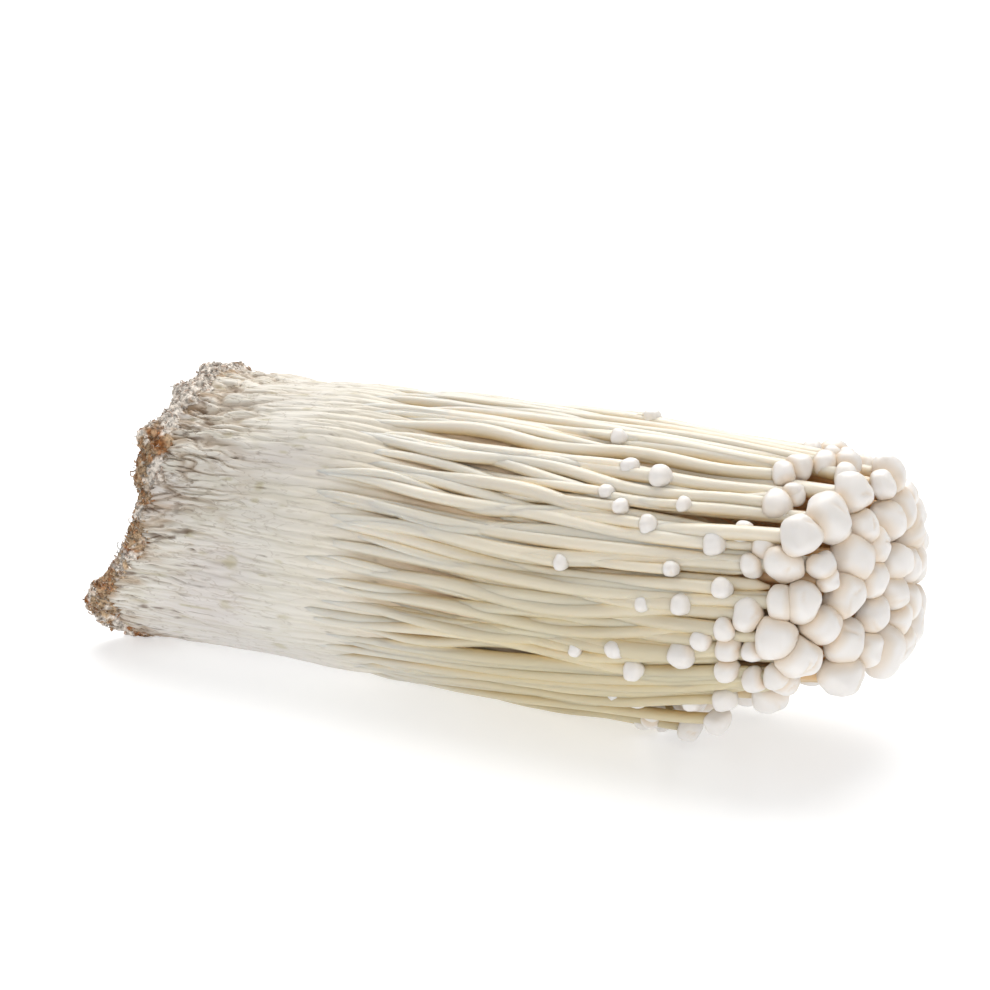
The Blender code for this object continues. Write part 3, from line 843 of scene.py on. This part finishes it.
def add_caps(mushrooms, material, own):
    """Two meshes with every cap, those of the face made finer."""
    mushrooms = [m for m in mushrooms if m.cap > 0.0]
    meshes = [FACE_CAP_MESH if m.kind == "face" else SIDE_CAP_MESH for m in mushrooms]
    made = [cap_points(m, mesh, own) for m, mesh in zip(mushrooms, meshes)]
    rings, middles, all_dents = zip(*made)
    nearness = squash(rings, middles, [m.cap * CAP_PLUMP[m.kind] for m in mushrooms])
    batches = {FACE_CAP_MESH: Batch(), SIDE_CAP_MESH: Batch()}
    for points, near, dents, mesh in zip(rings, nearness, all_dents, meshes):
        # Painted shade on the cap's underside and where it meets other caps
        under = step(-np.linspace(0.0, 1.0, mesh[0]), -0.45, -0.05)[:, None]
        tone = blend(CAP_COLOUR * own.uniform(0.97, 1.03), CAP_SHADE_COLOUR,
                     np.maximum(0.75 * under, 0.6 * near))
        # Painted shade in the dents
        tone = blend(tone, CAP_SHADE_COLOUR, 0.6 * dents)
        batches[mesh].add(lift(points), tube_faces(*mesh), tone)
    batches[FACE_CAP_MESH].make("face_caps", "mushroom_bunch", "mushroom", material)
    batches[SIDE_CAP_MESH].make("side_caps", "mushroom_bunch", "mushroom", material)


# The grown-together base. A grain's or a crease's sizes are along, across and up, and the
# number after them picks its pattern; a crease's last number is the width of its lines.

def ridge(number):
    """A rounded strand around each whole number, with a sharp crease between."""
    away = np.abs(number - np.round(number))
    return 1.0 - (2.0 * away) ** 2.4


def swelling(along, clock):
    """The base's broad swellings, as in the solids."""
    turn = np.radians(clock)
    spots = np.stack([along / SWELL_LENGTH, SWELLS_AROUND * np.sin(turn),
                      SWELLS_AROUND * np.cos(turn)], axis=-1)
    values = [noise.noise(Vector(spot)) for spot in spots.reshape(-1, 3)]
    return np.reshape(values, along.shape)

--

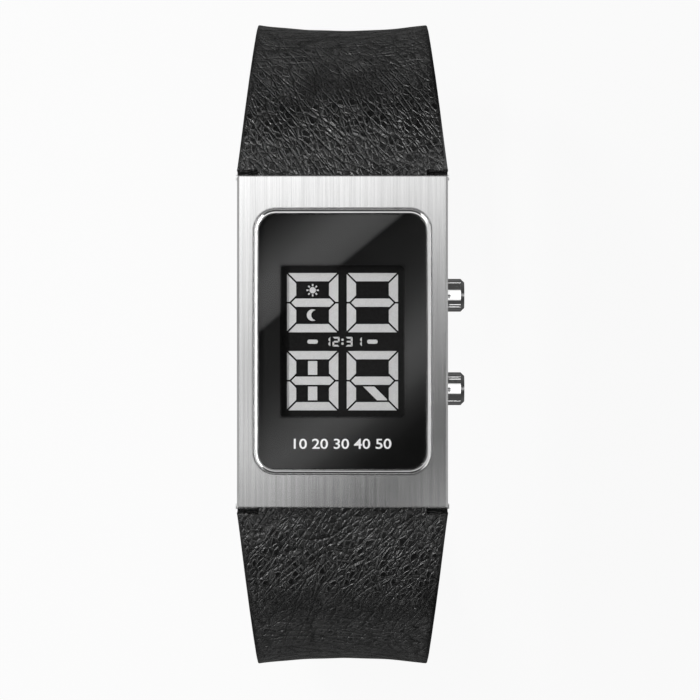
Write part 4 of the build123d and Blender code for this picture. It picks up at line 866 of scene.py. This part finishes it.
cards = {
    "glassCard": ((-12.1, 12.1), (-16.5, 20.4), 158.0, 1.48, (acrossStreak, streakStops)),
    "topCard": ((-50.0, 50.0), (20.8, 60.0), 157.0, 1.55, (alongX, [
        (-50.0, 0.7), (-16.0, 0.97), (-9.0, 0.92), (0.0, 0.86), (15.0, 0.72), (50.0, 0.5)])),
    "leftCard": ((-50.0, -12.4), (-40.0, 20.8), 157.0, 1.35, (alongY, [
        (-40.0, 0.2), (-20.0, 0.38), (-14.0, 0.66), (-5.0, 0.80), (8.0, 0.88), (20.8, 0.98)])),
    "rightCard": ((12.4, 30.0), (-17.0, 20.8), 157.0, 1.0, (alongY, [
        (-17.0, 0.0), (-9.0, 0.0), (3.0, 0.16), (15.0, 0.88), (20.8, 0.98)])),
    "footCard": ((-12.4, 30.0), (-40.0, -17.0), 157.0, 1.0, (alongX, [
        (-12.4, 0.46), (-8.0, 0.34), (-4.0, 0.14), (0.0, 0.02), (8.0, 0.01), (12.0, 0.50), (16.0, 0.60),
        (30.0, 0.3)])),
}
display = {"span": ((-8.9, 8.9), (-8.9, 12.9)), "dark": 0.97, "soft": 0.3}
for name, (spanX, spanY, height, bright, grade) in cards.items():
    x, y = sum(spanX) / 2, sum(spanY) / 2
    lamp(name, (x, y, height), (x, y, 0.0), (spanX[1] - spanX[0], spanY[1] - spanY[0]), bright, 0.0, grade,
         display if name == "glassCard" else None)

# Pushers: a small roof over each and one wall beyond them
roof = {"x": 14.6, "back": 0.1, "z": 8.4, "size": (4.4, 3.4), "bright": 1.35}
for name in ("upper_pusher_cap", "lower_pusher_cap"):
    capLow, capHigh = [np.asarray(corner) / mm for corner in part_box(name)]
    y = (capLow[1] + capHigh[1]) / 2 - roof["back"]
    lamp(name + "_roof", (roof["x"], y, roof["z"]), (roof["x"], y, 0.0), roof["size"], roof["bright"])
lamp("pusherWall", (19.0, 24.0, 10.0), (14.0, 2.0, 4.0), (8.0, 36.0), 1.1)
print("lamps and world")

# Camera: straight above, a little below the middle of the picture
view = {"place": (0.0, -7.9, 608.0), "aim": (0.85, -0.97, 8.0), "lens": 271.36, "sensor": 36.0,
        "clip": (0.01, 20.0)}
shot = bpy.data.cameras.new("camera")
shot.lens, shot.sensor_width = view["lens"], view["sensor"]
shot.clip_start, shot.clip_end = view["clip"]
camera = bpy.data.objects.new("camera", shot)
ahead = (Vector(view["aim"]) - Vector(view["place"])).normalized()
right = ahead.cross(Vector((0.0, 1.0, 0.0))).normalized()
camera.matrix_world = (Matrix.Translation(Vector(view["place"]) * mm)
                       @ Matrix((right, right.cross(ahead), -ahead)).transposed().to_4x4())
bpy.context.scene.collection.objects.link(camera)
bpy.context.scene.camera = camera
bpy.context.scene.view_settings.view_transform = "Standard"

■ **AIM**
Output exactly one stretch of the listing: from the line containing "The Blender code" through the line containing "return np.reshape(values, along.shape)", both end lines included.

■ **OUTPUT BELOW**
The Blender code for this object continues. Write part 3, from line 843 of scene.py on. This part finishes it.
def add_caps(mushrooms, material, own):
    """Two meshes with every cap, those of the face made finer."""
    mushrooms = [m for m in mushrooms if m.cap > 0.0]
    meshes = [FACE_CAP_MESH if m.kind == "face" else SIDE_CAP_MESH for m in mushrooms]
    made = [cap_points(m, mesh, own) for m, mesh in zip(mushrooms, meshes)]
    rings, middles, all_dents = zip(*made)
    nearness = squash(rings, middles, [m.cap * CAP_PLUMP[m.kind] for m in mushrooms])
    batches = {FACE_CAP_MESH: Batch(), SIDE_CAP_MESH: Batch()}
    for points, near, dents, mesh in zip(rings, nearness, all_dents, meshes):
        # Painted shade on the cap's underside and where it meets other caps
        under = step(-np.linspace(0.0, 1.0, mesh[0]), -0.45, -0.05)[:, None]
        tone = blend(CAP_COLOUR * own.uniform(0.97, 1.03), CAP_SHADE_COLOUR,
                     np.maximum(0.75 * under, 0.6 * near))
        # Painted shade in the dents
        tone = blend(tone, CAP_SHADE_COLOUR, 0.6 * dents)
        batches[mesh].add(lift(points), tube_faces(*mesh), tone)
    batches[FACE_CAP_MESH].make("face_caps", "mushroom_bunch", "mushroom", material)
    batches[SIDE_CAP_MESH].make("side_caps", "mushroom_bunch", "mushroom", material)


# The grown-together base. A grain's or a crease's sizes are along, across and up, and the
# number after them picks its pattern; a crease's last number is the width of its lines.

def ridge(number):
    """A rounded strand around each whole number, with a sharp crease between."""
    away = np.abs(number - np.round(number))
    return 1.0 - (2.0 * away) ** 2.4


def swelling(along, clock):
    """The base's broad swellings, as in the solids."""
    turn = np.radians(clock)
    spots = np.stack([along / SWELL_LENGTH, SWELLS_AROUND * np.sin(turn),
                      SWELLS_AROUND * np.cos(turn)], axis=-1)
    values = [noise.noise(Vector(spot)) for spot in spots.reshape(-1, 3)]
    return np.reshape(values, along.shape)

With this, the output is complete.